When you think about physical fitness, you should think about being able to accomplish tasks of daily living with vigor- being able to walk to class, shop for food, do your homework and have enough energy left over for hanging out with your friends and enjoying free time. When you think about being healthy, think about following mom’s advice and eating your fruits and veggies. Also, think about getting to the gym (or the ballpark) for a workout a few times a week and remember that sleep is a necessity, not an option.
These are all very important aspects of a healthy lifestyle—but according to the World Health Organization (WHO), they are not enough. In 1970, the WHO redefined good health to mean more than avoiding a necessary visit to the doctor—you need to achieve a high level of wellness. The WHO defines wellness as “a state of complete physical, mental and social well being, not merely the absence of disease or infirmity.”
What is wellness? Wellness includes seven different dimensions:
True wellness is about balance—which means nurturing all parts of you. Draw a circle and divide it into seven slices of pie, one for each wellness type. For each slice, rate yourself and shade the pie on a scale of one to 10 (one being not at all well and only a tiny bit of shade, 10 being absolutely well and shaded all the way to the edge). Think about how well you feel in each area, and focus on quality over quantity. For instance, if you feel like you have a good network of friends, a good relationship with your family and are happy with your romantic situation, give yourself a 10 for social and shade the slice completely. On the other hand, if you have tons of acquaintances to party with, but no real friends to call on when there’s a crisis, only shade a one or two. For your physical slice, if you make an effort to regularly eat fruits and veggies, exercise most days of the week and get enough sleep to stay awake in class, give yourself a good score.
After you’ve thought about and shaded every slice, take a look at your pie—if you had to roll it down the street, would it move smoothly or would it thump to a halting stop? You’re better off having a smooth pie of all fives and sixes than a jagged pie with a couple of 10s and a bunch of ones and twos. Why? Because wellness is about balance—it’s a process of making good choices by being aware of how those choices interact. If you work out for hours every day and are a physical stud, but you eat tons of junk food, have no time for friends or family and are failing your classes, your physical fitness will not make up for the lack of quality in the rest of your life.
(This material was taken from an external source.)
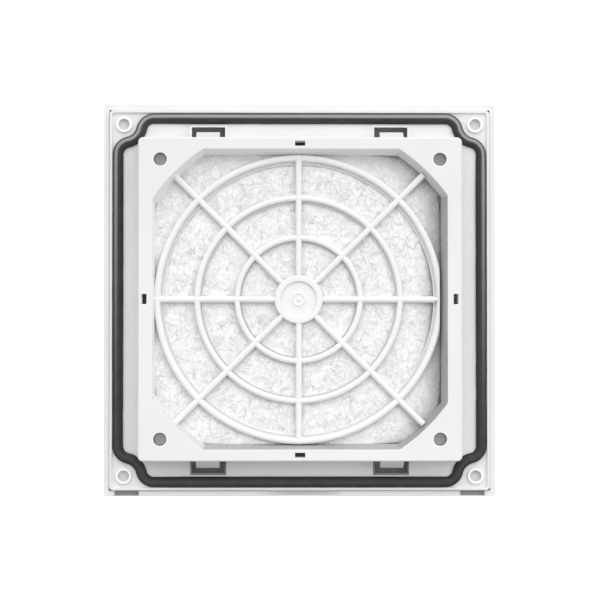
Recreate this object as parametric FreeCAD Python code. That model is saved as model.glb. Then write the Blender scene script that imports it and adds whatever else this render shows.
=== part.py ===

Take a look at your wheel—where could you use some work? There’s no one-size-fits all formula to improve your wellness. Instead, think about ways that are relevant to you. For some people, increasing spiritual wellness might mean going to church or temple more often, while other people might focus on non-religious forms of spiritual development, like meditation or personal reflection. For some students, cultivating occupational wellness may involve a part-time job or researching internships in your desired field. For others it may mean scheduling an appointment at the career center to get help in selecting your major. It’s your life and your wellness—find it your way!